Why We Should Not Demonize Oppressors (For the Sake of the Oppressed)

CWR Thoughts
2 min readJul 5, 2021

There is a trend in the Cultural Left which bothers me. It is the fashion of painting “the Western, White, European world” as bad and “the Indiginous cultures and First Peoples” as good. My problem is not only that it gives an over-simplified account of the colonizing culture, but that (what I wish to focus on) it is not even a healthy representation of the colonized.

When we act like the pre-colonial cultures of Native Americans and Africans were utopian paradises, we are merely reverting to the stereotype of the “noble savage” rather than seeing them as fully-human. As an example of healthy representation, take the work of Achebe, often considered the father of modern African literature because of the way he truly and authentically represented Africa and African people. Achebe wrote against the stereotypical image that all Africans were savage and inhuman. However, Achebe did not fight against this racism by portraying all Africans as perfect angels. Most famously, Okonkwo in Achebe’s Things Fall Apart often beats his wife and children — hardly something a perfect angel would do. The question is, why would Achebe write Okonkwo this way? His answer was, because he wanted his story to be “real” (https://www.youtube.com/watch?v=JHF_w0gkyiI). The fact is that nobody is all good or all evil. Human beings are morally complex. That means that if we view a people as all good or all evil, we are portraying them as non-human.
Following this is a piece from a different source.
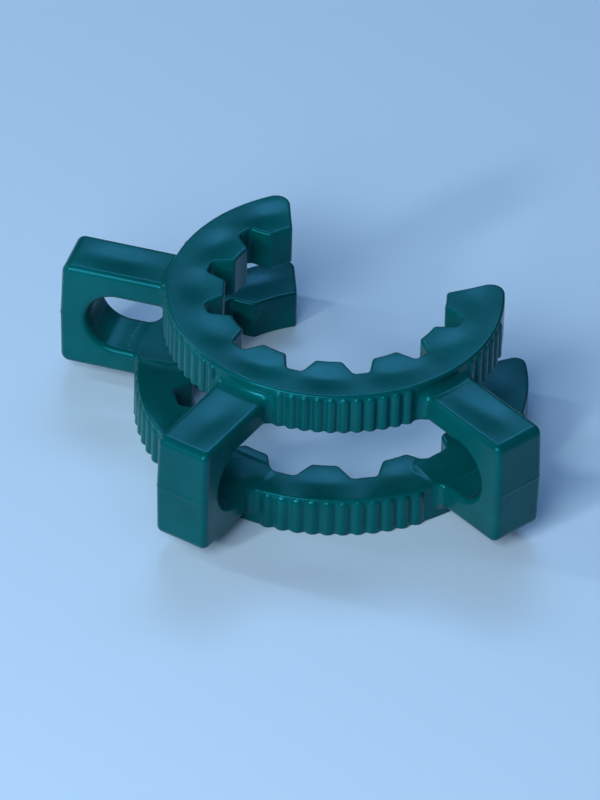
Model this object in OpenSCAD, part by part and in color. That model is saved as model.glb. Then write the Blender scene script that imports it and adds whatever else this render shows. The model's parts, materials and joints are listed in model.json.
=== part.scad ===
// Ground glass joint clip: a one-piece moulded plastic clip.
// Two toothed C-shaped collars share one axis. The small collar grips the neck of the inner glass part,
// the large collar grips the socket, and three C-shaped arms hold the two collars apart.
// The origin is on the collar axis, at the underside of the large collar.
// +Z is up, and the mouth opens towards +Y.

/* [Collars] */
// Overall height, from the underside of the large collar to the top of the small one
clip_h = 15.8; // [13.5:0.1:20]
// Thickness of the small (upper) collar
small_t = 4.6; // [3.5:0.1:5.6]
// Thickness of the large (lower) collar
large_t = 4.5; // [3.5:0.1:5.5]
// Radius of the small collar's outer wall, without its ribs
small_wall_r = 17.55; // [15.6:0.05:19.5]
// Radius of the large collar's outer wall, without its ribs
large_wall_r = 20.4; // [18.6:0.05:24.5]
// Rounding of each collar's outer top and bottom edges
collar_edge_r = 0.35; // [0.1:0.05:0.8]

/* [Teeth] */
// Radius of the circle that the small collar's tooth tips lie on
small_tip_r = 11.5; // [9.5:0.1:12.4]
// Radius of the small collar's notch bottoms
small_notch_r = 13.6; // [12.7:0.1:14.6]
// Radius of the circle that the large collar's tooth tips lie on
large_tip_r = 14.5; // [12:0.1:15.6]
// Radius of the large collar's notch bottoms
large_notch_r = 16.7; // [15.9:0.1:17.6]
// Angle from one tooth to the next
tooth_pitch = 29.5; // [28:0.25:31]
// Whole teeth on each side of the middle tooth
side_teeth = 3; // [3:1:3]
// Width of a tooth at its tip
tooth_tip_w = 2.7; // [2:0.1:3.2]
// Width of a small collar tooth at its root
small_root_w = 5.35; // [4.4:0.05:6]
// Width of a large collar tooth at its root
large_root_w = 5.95; // [4.8:0.05:7]

/* [Mouth] */
// Width of the small collar's mouth, between the inner corners of its end faces
small_mouth_w = 19; // [15.8:0.1:19.3]
// Width of the large collar's mouth, between the inner corners of its end faces
large_mouth_w = 21.5; // [17.9:0.1:22.5]
// Angle by which each end face spreads away from the middle of the mouth
mouth_flare = 36.5; // [25:0.5:40]
// Corner radius between an end face and the outer wall, on the small collar
small_end_corner_r = 2; // [0.6:0.1:2.4]
// Corner radius between an end face and the outer wall, on the large collar
large_end_corner_r = 1.4; // [0.6:0.1:2.4]

/* [Arms] */
// Distance from the collar axis to the outer face of each arm
arm_reach = 29; // [27:0.1:35]
// Width of an arm
arm_w = 6.2; // [5:0.1:7.5]
// Angle between the middle arm and each side arm
side_arm_angle = 74; // [68:1:80]
// Step down from the small collar's top to the arms, and up from the large collar's underside
arm_step = 1.6; // [1:0.1:2.6]
// Thickness of the arm's outer wall, outside the middle of the window's round end
arm_end_t = 2.9; // [2.2:0.1:3.6]
// Rounding of the arm's outside edges
arm_edge_r = 0.7; // [0.2:0.1:1]
// Fillet in plan between an arm and a collar
arm_fillet_r = 0.9; // [0.4:0.1:1.4]

/* [Grip ribs] */
// Angle from one rib to the next
rib_pitch = 4.5; // [4:0.25:5.5]
// Height of a rib above the collar wall
rib_proud = 0.3; // [0.2:0.05:0.45]
// Width of the smooth strip between two ribs
rib_land = 0.28; // [0.15:0.01:0.5]
// Distance from the ball at a rib's upper end to the collar's top face
rib_top_margin = 0.05; // [0.05:0.05:0.6]
// Distance from the ball at a rib's lower end to the collar's underside
rib_foot_margin = 0.05; // [0.05:0.05:0.4]
// Least angle from the centre of the last rib before a side arm to the side of that arm
rib_before_arm = 5; // [4:0.5:9]
// Least angle from the side of an arm to the centre of the first rib beyond it
rib_after_arm = 1.25; // [1:0.25:6]
// Angle from the middle arm to the last rib
last_rib_angle = 109; // [100:0.5:113]

/* [Hidden] */
clip_colour = [0.02, 0.42, 0.42];
$fn = 96;
// Overlap that joins parts of the one moulding
weld = 1.5;
// Length that is safely outside the whole clip
far = 3 * arm_reach;
// Share of a tooth flank by which a notch runs on into the bore
bore_overrun = 0.2;
// Space between the collars, which is also the height of the arm windows
gap_h = clip_h - small_t - large_t;
gap_mid_z = large_t + gap_h / 2;
window_r = gap_h / 2;
window_centre = arm_reach - arm_end_t - window_r;
arm_bottom_z = arm_step;
arm_top_z = clip_h - arm_step;
arm_angles = [-side_arm_angle, 0, side_arm_angle];

// Point at an angle measured from -Y towards +X, at a radius
function polar(angle, radius) = [radius * sin(angle), -radius * cos(angle)];

// Angle that half of a width takes up on a circle
function half_angle(width, radius) = asin(width / 2 / radius);

// Turns its children from the -Y direction to an angle about the axis
module at_angle(angle) {
    rotate([0, 0, angle]) children();
}

// Point on the line from one point through another, past it by a share of their distance
function past(from, through, share) = through + share * (through - from);

// Notch between two teeth. Its sides run on a little into the bore, and its bottom is flat.
module notch(first_tooth, tip_r, notch_r, root_w) {
    tip_half = half_angle(tooth_tip_w, tip_r);
    root_half = half_angle(root_w, notch_r);
    a = first_tooth * tooth_pitch;
    b = a + tooth_pitch;
    root_a = polar(a + root_half, notch_r);
    root_b = polar(b - root_half, notch_r);
    polygon([
        past(root_a, polar(a + tip_half, tip_r), bore_overrun),
        root_a,
        root_b,
        past(root_b, polar(b - tip_half, tip_r), bore_overrun)
    ]);
}

// Inner corner of the end face on the +X side
function mouth_corner(tip_r, mouth_w) = [mouth_w / 2, sqrt(tip_r * tip_r - mouth_w * mouth_w / 4)];

// Open mouth between the two end faces, which runs on into the bore
module mouth(tip_r, mouth_w) {
    along = [sin(mouth_flare), cos(mouth_flare)];
    corner = mouth_corner(tip_r, mouth_w);
    inner = corner - along * tip_r / 2;
    outer = corner + along * far;
    polygon([inner, outer, [-outer.x, outer.y], [-inner.x, inner.y]]);
}

// What is cut away to round the corner between the +X end face and the outer wall
module end_corner_cut(wall_r, tip_r, mouth_w, corner_r) {
    along = [sin(mouth_flare), cos(mouth_flare)];
    inward = [cos(mouth_flare), -sin(mouth_flare)];
    start = mouth_corner(tip_r, mouth_w) + corner_r * inward;
    reach = wall_r - corner_r;
    lead = start * along;
    centre = start + along * (sqrt(lead * lead - start * start + reach * reach) - lead);
    outward = centre / norm(centre);
    size = 3 * corner_r;
    difference() {
        polygon([
            centre,
            centre - size * inward,
            centre - size * inward + size * outward,
            centre + size * outward
        ]);
        translate(centre) circle(corner_r);
    }
}

// Outline of a collar seen along its axis
module collar_plan(wall_r, tip_r, notch_r, root_w, mouth_w, corner_r) {
    difference() {
        circle(wall_r);
        circle(tip_r);
        for (k = [-side_teeth - 1 : side_teeth]) notch(k, tip_r, notch_r, root_w);
        mouth(tip_r, mouth_w);
        for (side = [0, 1])
            mirror([side, 0]) end_corner_cut(wall_r, tip_r, mouth_w, corner_r);
    }
}

// Rectangle with rounded corners, from the origin to size
module rounded_rectangle(size, corner_r) {
    translate([corner_r, 0]) square([size.x - 2 * corner_r, size.y]);
    translate([0, corner_r]) square([size.x, size.y - 2 * corner_r]);
    for (x = [corner_r, size.x - corner_r], y = [corner_r, size.y - corner_r])
        translate([x, y]) circle(corner_r);
}

// Disc with rounded rims, which gives a collar its rounded outer edges
module rounded_disc(disc_r, height) {
    rotate_extrude() intersection() {
        translate([-disc_r, 0]) rounded_rectangle([2 * disc_r, height], collar_edge_r);
        square([disc_r, height]);
    }
}

// Radius of a rib's round back, from the width that the ribs share on the wall
function rib_radius(wall_r) =
    let (half_w = (wall_r * rib_pitch * PI / 180 - rib_land) / 2)
    (half_w * half_w + rib_proud * rib_proud) / (2 * rib_proud);

// One rib on the wall at the -Y side: a round bar with ball ends, sunk into the wall
module rib(wall_r, height) {
    r = rib_radius(wall_r);
    bar_h = height - rib_top_margin - rib_foot_margin - 2 * r;
    translate([0, r - rib_proud - wall_r, rib_foot_margin + r]) rotate_extrude() intersection() {
        union() {
            square([r, bar_h]);
            circle(r);
            translate([0, bar_h]) circle(r);
        }
        translate([0, -r]) square([r, bar_h + 2 * r]);
    }
}

// Whether a rib at an angle is clear of the arms and the plain ends
function rib_fits(angle, wall_r) =
    let (arm_half = half_angle(arm_w, wall_r))
    (angle > arm_half + rib_after_arm && angle < side_arm_angle - arm_half - rib_before_arm)
    || (angle > side_arm_angle + arm_half + rib_after_arm && angle < last_rib_angle);

// All the ribs of one collar
module ribs(wall_r, height) {
    for (k = [1 : floor(last_rib_angle / rib_pitch)], side = [-1, 1])
        if (rib_fits(k * rib_pitch, wall_r)) at_angle(side * k * rib_pitch) rib(wall_r, height);
}

// One collar standing on z = 0
module collar(wall_r, height, tip_r, notch_r, root_w, mouth_w, corner_r) {
    intersection() {
        linear_extrude(height) collar_plan(wall_r, tip_r, notch_r, root_w, mouth_w, corner_r);
        rounded_disc(wall_r, height);
    }
    ribs(wall_r, height);
}

// Outline of the arm at the -Y side in plan: rounded at its outer end
module arm_plan(root_r) {
    translate([-arm_w / 2, -arm_reach]) rounded_rectangle([arm_w, arm_reach - root_r], arm_edge_r);
    translate([-arm_w / 2, -root_r - weld]) square([arm_w, weld]);
}

// Side view of the arm, as distance from the axis against height, with its window
module arm_side() {
    difference() {
        translate([0, arm_bottom_z])
            rounded_rectangle([arm_reach, arm_top_z - arm_bottom_z], arm_edge_r);
        translate([0, large_t]) square([window_centre, gap_h]);
        translate([window_centre, gap_mid_z]) circle(window_r);
    }
}

// The arm at the -Y side: a C that joins the two collars around the space between them
module arm() {
    root_r = small_wall_r - weld;
    intersection() {
        linear_extrude(clip_h) arm_plan(root_r);
        translate([arm_w, 0, 0]) rotate([90, 0, -90]) linear_extrude(2 * arm_w) arm_side();
        translate([-arm_w / 2, 0, arm_bottom_z]) rotate([90, 0, 0])
            linear_extrude(far) rounded_rectangle([arm_w, arm_top_z - arm_bottom_z], arm_edge_r);
    }
}

// Fillets in plan on both sides of the arm where it meets a collar of the given radius
module arm_fillets(wall_r, low_z, high_z) {
    x = arm_w / 2 + arm_fillet_r;
    y = -sqrt(pow(wall_r + arm_fillet_r, 2) - x * x);
    touch = [x, y] * wall_r / (wall_r + arm_fillet_r);
    inside_x = arm_w / 2 - arm_edge_r;
    for (side = [0, 1]) mirror([side, 0, 0]) translate([0, 0, low_z])
        linear_extrude(high_z - low_z) difference() {
            polygon([[x, y], [inside_x, y], [inside_x, touch.y + weld], touch]);
            translate([x, y]) circle(arm_fillet_r);
        }
}

// The whole moulding
module joint_clip() {
    color(clip_colour) union() {
        translate([0, 0, clip_h - small_t]) collar(
            small_wall_r, small_t, small_tip_r, small_notch_r, small_root_w, small_mouth_w,
            small_end_corner_r
        );
        collar(
            large_wall_r, large_t, large_tip_r, large_notch_r, large_root_w, large_mouth_w,
            large_end_corner_r
        );
        for (angle = arm_angles) at_angle(angle) {
            arm();
            arm_fillets(small_wall_r, clip_h - small_t + collar_edge_r, arm_top_z - arm_edge_r);
            arm_fillets(large_wall_r, arm_bottom_z + arm_edge_r, large_t - collar_edge_r);
        }
    }
}

joint_clip();
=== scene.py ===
"""Looks of the ground glass joint clip: one moulded body with soft edges, on a plain pale floor.

The clip is modelled as a signed distance field in millimetres (negative inside), which gives every edge and
every inside corner the round form that a moulding has. The field is meshed, each vertex is moved onto its
exact surface, and the normals are the field's own slope. Angles are measured from -Y towards +X.
"""

import json
import math

import bpy
import numpy as np
import openvdb
from mathutils import Matrix, Vector


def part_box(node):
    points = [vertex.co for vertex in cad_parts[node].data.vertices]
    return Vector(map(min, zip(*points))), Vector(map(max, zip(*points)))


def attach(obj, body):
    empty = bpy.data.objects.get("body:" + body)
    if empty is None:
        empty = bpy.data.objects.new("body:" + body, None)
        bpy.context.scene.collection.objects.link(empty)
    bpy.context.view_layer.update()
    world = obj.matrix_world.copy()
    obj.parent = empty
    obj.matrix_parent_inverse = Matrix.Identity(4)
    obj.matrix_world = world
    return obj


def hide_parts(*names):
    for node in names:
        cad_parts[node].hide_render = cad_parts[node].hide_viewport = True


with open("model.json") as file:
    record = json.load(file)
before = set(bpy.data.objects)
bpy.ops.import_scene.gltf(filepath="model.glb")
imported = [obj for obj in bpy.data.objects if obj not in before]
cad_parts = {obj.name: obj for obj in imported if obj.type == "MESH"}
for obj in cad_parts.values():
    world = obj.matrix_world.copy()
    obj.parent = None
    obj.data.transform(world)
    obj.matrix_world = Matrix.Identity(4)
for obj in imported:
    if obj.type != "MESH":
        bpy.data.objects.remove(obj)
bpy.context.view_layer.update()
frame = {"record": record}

NODE = "joint_clip"
MM = 0.001

# ---------------------------------------------------------------- sizes, in millimetres and degrees
low_corner, high_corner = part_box(NODE)
mounts = {mount["name"]: mount for mount in frame["record"]["mounts"]}
CLIP_H = high_corner.z / MM
ARM_REACH = -low_corner.y / MM
SMALL_TIP_R = mounts["small_collar"]["dims"]["r_mm"]
LARGE_TIP_R = mounts["large_collar"]["dims"]["r_mm"]
SMALL_T = mounts["small_collar"]["dims"]["length_mm"]
LARGE_T = mounts["large_collar"]["dims"]["length_mm"]

# Collars: walls, notch bottoms, roots and tips of the teeth, mouths with their flared end faces, end corners
SMALL_WALL_R = 17.55
LARGE_WALL_R = 20.4
SMALL_NOTCH_R = 13.6
LARGE_NOTCH_R = 16.7
SMALL_ROOT_W = 5.35
LARGE_ROOT_W = 5.95
TOOTH_TIP_W = 2.7
TOOTH_PITCH = 29.5
SIDE_TEETH = 3
SMALL_MOUTH_W = 19.0
LARGE_MOUTH_W = 21.5
MOUTH_FLARE = 36.5
SMALL_END_CORNER_R = 2.0
LARGE_END_CORNER_R = 1.4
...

Furthermore, there is even the (perhaps unconscious or unintentional) insinuation that the reason colonialism was bad was only because the colonized cultures were actually good; that is, if the Native Americans had really been “problematic”, then their eradication would not have been any great loss. By positioning the moral status of colonialism as dependent on the “quality” of the erased culture, we are merely playing into the game the colonizer wants us to play. When the colonizer asserts that “If our culture is better, then we have the right to subjugate theirs” we should not play by their rules, by arguing that their culture is actually worse; we should instead reject their logic outright and say that “No culture has the right to subjugate any other culture — period”.

I do not mean to suggest in this essay that there is nothing we should learn from or respect about Native Americans, Africans, and other colonized peoples. For example, the acceptance and incorporation of “Two-Spirits” (i.e. transgender people) within Native American tribes is admirable and worthy of imitation. But we should not from this alone conclude that Native Americans were perfect people or that Native American culture was perfectly good. Additionally, just because Western culture has traditionally oppressed transgender people (which, to be absolutely clear, is a grave injustice), we should not paint all of Western culture as inherently evil. We should be critical of injustice in whatever culture we find it.